Al río,
a los árboles de su vereda,
a tus floridas sendas,
a esas gentes
con sus rostros marchitos,
a aquellos chismorreos
que a veces contenían verdades,
a la perspectiva
de tu luna de otoño,
a la de ese sol que cegaba,
a esa hondonada de polen,
a la melancolía de tu mirada.
A la casa de mi adolescencia,
a los perros y sus tumbas,
a la enfermedad
que de mí poco a poco se ausenta,
y a esa dignidad que absurdamente buscaba.

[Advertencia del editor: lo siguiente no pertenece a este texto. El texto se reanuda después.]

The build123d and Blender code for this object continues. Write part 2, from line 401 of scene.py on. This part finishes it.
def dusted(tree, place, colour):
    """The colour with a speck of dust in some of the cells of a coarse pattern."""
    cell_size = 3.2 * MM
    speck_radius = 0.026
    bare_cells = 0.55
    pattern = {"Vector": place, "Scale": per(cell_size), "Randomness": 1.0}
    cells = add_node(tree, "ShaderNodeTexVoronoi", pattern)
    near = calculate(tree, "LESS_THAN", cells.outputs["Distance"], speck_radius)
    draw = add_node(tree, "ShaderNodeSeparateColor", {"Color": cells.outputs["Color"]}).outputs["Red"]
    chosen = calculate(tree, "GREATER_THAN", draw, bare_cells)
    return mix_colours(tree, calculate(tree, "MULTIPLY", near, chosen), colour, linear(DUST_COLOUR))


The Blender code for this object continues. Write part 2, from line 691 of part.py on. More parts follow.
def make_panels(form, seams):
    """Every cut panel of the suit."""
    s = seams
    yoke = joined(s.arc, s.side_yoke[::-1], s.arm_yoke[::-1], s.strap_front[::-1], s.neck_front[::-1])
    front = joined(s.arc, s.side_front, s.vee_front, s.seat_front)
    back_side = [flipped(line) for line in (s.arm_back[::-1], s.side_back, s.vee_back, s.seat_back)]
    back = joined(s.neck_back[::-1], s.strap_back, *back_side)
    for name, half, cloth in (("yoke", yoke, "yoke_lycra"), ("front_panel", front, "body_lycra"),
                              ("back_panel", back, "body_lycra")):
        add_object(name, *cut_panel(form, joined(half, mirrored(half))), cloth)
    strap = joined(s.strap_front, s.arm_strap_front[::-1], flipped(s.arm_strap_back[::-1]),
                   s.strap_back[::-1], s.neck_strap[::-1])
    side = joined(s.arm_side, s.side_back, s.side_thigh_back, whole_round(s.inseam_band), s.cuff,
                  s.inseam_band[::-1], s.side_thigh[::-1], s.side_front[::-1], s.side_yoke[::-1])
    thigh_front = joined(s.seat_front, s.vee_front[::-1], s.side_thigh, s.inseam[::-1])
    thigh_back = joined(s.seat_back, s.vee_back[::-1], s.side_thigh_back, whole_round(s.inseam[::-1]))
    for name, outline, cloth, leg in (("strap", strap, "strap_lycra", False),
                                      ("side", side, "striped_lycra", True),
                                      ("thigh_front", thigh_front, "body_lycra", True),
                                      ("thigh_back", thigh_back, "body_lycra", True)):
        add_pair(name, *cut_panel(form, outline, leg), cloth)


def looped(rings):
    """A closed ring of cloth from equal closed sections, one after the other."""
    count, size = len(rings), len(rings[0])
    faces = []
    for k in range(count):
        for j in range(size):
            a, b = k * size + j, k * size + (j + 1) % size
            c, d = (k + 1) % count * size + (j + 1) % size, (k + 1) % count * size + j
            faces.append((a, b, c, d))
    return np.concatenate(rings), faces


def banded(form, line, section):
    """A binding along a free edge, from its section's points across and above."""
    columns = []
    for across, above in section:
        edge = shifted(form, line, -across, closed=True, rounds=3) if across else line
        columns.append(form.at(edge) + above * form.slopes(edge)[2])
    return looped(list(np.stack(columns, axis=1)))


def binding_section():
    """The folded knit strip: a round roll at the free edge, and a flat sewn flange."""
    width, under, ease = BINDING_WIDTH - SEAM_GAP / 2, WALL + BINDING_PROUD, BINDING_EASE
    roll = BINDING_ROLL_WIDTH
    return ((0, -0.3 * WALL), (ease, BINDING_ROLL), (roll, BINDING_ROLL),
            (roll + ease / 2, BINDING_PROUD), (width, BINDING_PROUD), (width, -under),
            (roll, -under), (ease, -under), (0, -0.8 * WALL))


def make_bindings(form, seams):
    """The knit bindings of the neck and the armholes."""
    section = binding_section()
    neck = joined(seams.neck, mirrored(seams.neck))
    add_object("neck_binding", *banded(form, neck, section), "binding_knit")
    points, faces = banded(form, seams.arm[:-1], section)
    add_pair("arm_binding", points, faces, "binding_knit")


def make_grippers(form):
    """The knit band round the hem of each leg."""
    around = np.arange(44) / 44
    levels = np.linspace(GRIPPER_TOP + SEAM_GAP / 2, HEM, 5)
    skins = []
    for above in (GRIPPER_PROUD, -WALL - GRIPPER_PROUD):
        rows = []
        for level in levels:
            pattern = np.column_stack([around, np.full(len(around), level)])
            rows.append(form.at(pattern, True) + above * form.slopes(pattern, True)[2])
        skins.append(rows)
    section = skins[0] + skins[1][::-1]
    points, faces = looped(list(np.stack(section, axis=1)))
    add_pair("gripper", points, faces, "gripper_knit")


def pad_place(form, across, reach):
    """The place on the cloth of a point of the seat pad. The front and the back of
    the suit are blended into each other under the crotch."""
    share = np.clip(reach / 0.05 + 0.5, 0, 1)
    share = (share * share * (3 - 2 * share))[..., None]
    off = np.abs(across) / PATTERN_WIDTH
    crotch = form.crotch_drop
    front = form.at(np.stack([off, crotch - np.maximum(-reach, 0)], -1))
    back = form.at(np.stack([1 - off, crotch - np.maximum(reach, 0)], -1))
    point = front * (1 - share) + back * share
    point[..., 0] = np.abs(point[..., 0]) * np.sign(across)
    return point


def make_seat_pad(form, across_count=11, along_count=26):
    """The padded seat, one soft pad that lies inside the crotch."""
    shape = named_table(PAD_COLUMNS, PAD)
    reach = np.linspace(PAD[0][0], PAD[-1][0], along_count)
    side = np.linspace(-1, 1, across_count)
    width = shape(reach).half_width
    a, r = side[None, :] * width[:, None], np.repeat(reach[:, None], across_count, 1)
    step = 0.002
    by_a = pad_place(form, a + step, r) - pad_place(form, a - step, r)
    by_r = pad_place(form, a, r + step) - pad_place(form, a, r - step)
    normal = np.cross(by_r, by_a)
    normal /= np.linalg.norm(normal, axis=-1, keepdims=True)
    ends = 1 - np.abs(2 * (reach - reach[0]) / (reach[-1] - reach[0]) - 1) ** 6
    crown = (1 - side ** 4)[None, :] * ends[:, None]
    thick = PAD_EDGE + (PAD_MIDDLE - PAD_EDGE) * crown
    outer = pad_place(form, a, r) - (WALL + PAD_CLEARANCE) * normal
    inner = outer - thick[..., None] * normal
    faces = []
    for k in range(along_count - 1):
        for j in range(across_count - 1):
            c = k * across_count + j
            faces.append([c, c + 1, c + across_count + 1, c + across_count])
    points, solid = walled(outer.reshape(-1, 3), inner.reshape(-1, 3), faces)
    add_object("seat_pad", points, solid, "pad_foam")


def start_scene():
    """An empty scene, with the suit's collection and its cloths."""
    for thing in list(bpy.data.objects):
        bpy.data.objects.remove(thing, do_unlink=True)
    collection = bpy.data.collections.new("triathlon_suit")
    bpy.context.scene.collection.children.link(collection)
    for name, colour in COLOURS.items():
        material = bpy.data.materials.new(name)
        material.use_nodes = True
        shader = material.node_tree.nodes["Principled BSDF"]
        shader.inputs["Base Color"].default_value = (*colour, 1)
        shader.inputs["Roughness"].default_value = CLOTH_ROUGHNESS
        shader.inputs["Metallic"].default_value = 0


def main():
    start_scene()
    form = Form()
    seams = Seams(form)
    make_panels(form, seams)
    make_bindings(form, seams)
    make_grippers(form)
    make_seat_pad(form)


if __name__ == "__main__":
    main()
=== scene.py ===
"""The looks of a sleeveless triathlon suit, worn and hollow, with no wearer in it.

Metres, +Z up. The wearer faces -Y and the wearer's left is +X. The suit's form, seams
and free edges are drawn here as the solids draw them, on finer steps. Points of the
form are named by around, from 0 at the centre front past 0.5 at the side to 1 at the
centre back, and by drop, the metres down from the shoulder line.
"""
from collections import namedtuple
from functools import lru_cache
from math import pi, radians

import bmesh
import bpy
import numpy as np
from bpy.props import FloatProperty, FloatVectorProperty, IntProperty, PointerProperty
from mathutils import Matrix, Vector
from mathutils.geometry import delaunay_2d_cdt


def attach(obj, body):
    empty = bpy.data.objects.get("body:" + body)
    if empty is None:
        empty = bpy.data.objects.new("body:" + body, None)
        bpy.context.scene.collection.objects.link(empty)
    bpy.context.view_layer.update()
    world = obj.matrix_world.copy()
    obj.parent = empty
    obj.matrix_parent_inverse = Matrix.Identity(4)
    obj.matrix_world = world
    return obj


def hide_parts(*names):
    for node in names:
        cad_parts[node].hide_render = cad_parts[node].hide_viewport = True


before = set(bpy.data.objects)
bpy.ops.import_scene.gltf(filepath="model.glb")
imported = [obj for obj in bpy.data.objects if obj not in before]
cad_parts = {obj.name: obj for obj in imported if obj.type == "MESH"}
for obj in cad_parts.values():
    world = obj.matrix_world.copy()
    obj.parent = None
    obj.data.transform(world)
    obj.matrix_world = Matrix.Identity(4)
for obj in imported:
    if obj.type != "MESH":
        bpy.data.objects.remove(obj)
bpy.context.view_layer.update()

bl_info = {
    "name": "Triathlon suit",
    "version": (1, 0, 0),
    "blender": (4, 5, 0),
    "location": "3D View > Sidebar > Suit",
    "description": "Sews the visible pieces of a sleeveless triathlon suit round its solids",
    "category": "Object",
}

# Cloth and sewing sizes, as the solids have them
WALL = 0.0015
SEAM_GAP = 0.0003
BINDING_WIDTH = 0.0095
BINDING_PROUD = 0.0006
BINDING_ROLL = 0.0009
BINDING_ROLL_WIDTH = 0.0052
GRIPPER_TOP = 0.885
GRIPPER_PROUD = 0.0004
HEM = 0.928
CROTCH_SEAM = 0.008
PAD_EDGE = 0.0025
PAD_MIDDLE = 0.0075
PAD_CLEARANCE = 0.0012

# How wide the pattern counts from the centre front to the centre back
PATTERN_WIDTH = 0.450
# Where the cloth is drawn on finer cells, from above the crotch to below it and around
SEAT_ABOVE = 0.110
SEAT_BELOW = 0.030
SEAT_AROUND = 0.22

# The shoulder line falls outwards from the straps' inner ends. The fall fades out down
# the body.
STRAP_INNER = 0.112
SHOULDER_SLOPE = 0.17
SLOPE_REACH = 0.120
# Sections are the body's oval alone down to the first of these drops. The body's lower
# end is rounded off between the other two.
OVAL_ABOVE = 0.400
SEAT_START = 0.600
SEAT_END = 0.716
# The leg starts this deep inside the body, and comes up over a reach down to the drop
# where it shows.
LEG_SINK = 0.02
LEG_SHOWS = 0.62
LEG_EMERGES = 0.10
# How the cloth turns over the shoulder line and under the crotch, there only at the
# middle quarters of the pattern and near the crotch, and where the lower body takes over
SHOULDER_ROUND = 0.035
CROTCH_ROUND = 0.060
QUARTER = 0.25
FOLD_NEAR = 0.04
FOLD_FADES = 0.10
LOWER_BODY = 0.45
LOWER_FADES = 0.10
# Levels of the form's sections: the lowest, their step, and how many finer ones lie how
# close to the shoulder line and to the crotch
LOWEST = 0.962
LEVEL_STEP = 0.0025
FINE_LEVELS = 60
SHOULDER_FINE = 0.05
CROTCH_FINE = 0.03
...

A todo ello le digo adiós.
De la cara materna en cada mañana,
de su extrema belleza,
de querer romper
mi fealdad contra su espejo,
de maldecir con rabia mi suerte,
pues en eso ya no creo.
De tenerlo todo hecho
y su condena,
de no saber cual es mi vida,
del sentimiento amargo de que la estaba perdiendo,
y sobre todo de aquel intenso frío,
de su cruel e insólito deshielo.
De todo aquello me despido.
Como un lobo solitario
creo ahora mi destino,
mis manos son la prueba,
tus ojos, el mejor testigo.
Nunca hubo ni habrá en mí
ni pena ni lágrimas eternas,
aunque a veces atraque en mi pecho la nostalgia,
a pesar de que aún tienes en mí importancia.
Alegre por la oportunidad
de poder ser yo mismo,
en ocasiones estoy triste por lo que amo,
por lo que se halla ausente,
por mi lejanía perenne,
y por la distancia enorme
que a esta hora con su manto nos envuelve.